Native plants dominate Guangzhou’s urban greenery: research reveals unique diversity patterns across subtropical city
South China Botanical Garden, Chinese Academy of Sciences
image: Study on vascular plant diversity in three urban green space types in Guangzhou's built-up area reveals type differences and “decrease-then-increase” urban-rural gradients to inform conservation and planning.
Credit: Ke, Liu, Lingbo Ji, Qinfeng Guo, Hai Ren, and Hongxiao Liu.
Date: June 3, 2026
Guangzhou, China: A research team led by researchers from the South China Botanical Garden, Chinese Academy of Sciences has completed a two-year field survey on vascular plant diversity across core urban green spaces (UGSs) in Guangzhou, South China, publishing key findings in Biological Diversity to support evidence-based urban green space planning and biodiversity protection for subtropical megacities.
The research randomly set 12 sampling plots each for urban parks, residential green spaces and street green spaces, covering a 15-kilometer urban radial gradient split into central (0–5 km), intermediate (5–10 km) and outer (10–15 km) zones during field campaigns spanning 2021 to 2022. In total, 207 vascular plant species from 172 genera and 83 families were documented, merely accounting for 5.9% of Guangzhou’s total native vascular plant resources.
Notably, native flora dominates all green space categories: native species make up 86.9% of park vegetation, 91.2% of residential greenery and 95.7% of roadside plants, while alien species stay below 10% across all three UGS types. Urban parks emerge as the primary invasive hotspot with 4.6% invasive plant proportion, yet zero invasive species were detected along city streets. Statistical results via one-way ANOVA confirm street green spaces carry significantly lower species richness and Shannon-Wiener diversity index than parks and residential greens.

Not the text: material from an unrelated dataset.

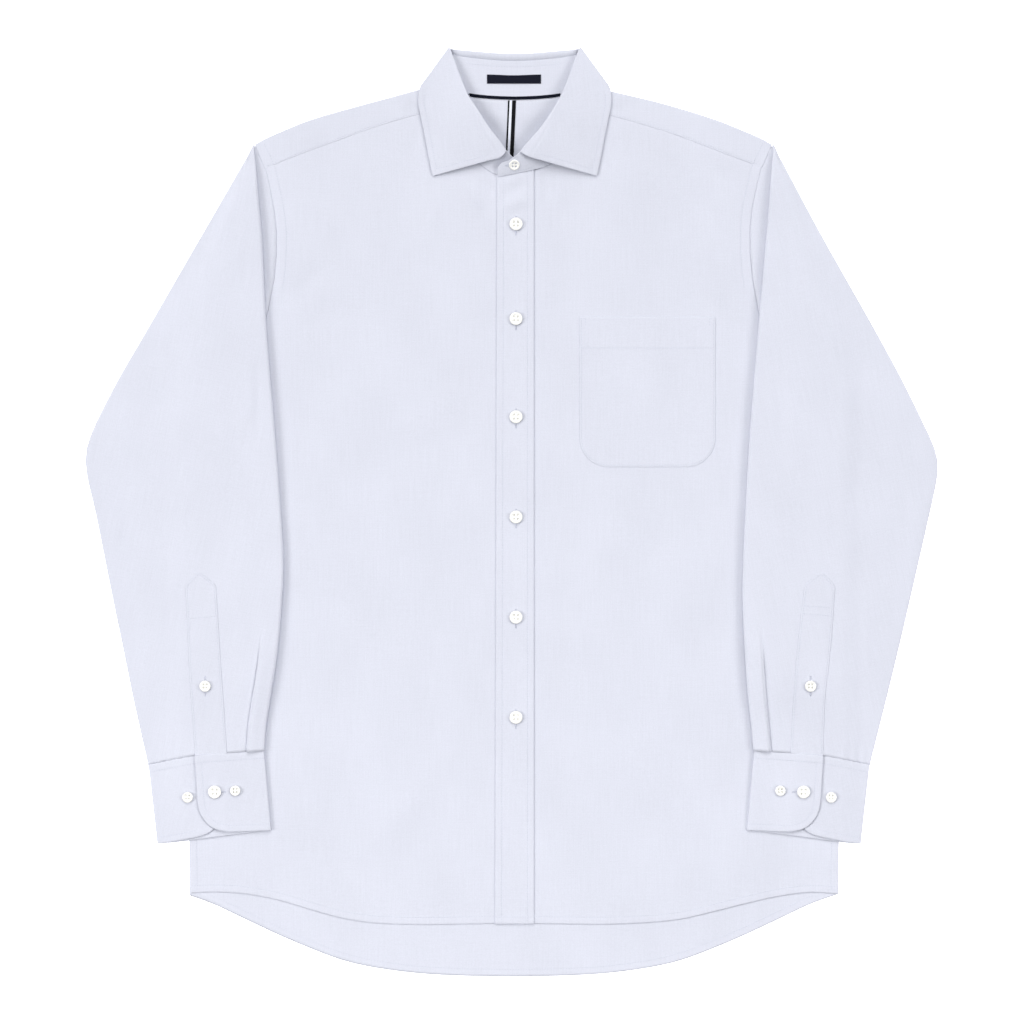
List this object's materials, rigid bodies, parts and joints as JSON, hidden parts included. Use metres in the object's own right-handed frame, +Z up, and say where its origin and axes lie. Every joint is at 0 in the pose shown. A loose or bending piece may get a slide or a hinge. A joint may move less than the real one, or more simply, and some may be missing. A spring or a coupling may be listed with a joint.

Along the urban-rural gradient, plant diversity follows a distinctive high-low-high curve: both Shannon-Wiener and Pielou evenness drop sharply in intermediate transitional zones, triggered by habitat fragmentation, inconsistent landscape management and intensified construction disturbance amid rapid urban sprawl. Another striking structural imbalance exists: herbaceous plants occupy 46.14% of all recorded species versus only 12.99% shrubs, caused by landscape preference for easy-maintenance herbaceous vegetation in routine green construction.
Dr. Hongxiao Liu, corresponding author of this study, highlighted the practical value of outputs: “Our findings deliver targeted suggestions including prioritizing native shrub cultivation to fix vertical vegetation imbalance, strengthening invasive species monitoring inside urban parks, and restoring habitat connectivity in fragmented intermediate urban belts.” Supported by Guangdong provincial basic research project and National Natural Science Foundation of China, this subtropical urban plant dataset can serve as a benchmark for biodiversity management of similar tropical and subtropical metropolises globally.
Original Source
Liu, Ke, Lingbo Ji, Qinfeng Guo, Hai Ren, and Hongxiao Liu. 2025. “The Distribution Patterns of Vascular Plant Diversity in Green Spaces in Guangzhou, Southern China.” Biological Diversity 2(2–3): 110–118.
https://onlinelibrary.wiley.com/doi/10.1002/bod2.70009
Keywords
Floristic, native species, park, residential green space, street greenery, subtropical, urban biodiversity
About the Author
Ke Liu (First author), PhD, Landscape Engineer at the South China Botanical Garden, Chinese Academy of Sciences. His research and practice focus on botanical garden landscape management, urban landscape design and ecological landscape planning.
Hongxiao Liu (Corresponding author), PhD, Associate Researcher at the South China Botanical Garden, Chinese Academy of Sciences. Her research focuses on ecosystem service assessment, nature exposure and mental health, as well as urban green infrastructure management. She has presided over eight research projects including General Program of the National Natural Science Foundation of China and Guangdong Provincial Natural Science Foundation, published more than 30 academic papers with a total citation of 2434.
About the Journal
Biological Diversity (ISSN: 2994-4139) is a peer-reviewed, international, open-access journal sponsored by the South China Botanical Garden, Chinese Academy of Sciences, and published in partnership with Wiley. Launched in 2024 and issued quarterly, it is dedicated to advancing biodiversity conservation, safeguarding ecosystem functions and services, and promoting the sustainable utilization of biological resources under global environmental change. The journal welcomes original research, reviews, commentaries, and short communications across a broad spectrum of disciplines, including botany, zoology, microbiology, taxonomy, phylogenetics, genomics, cytology, ecology, climatology, economics, sociology, and real-time policy theory. It publishes innovative research addressing pressing global challenges of biodiversity loss and ecosystem degradation.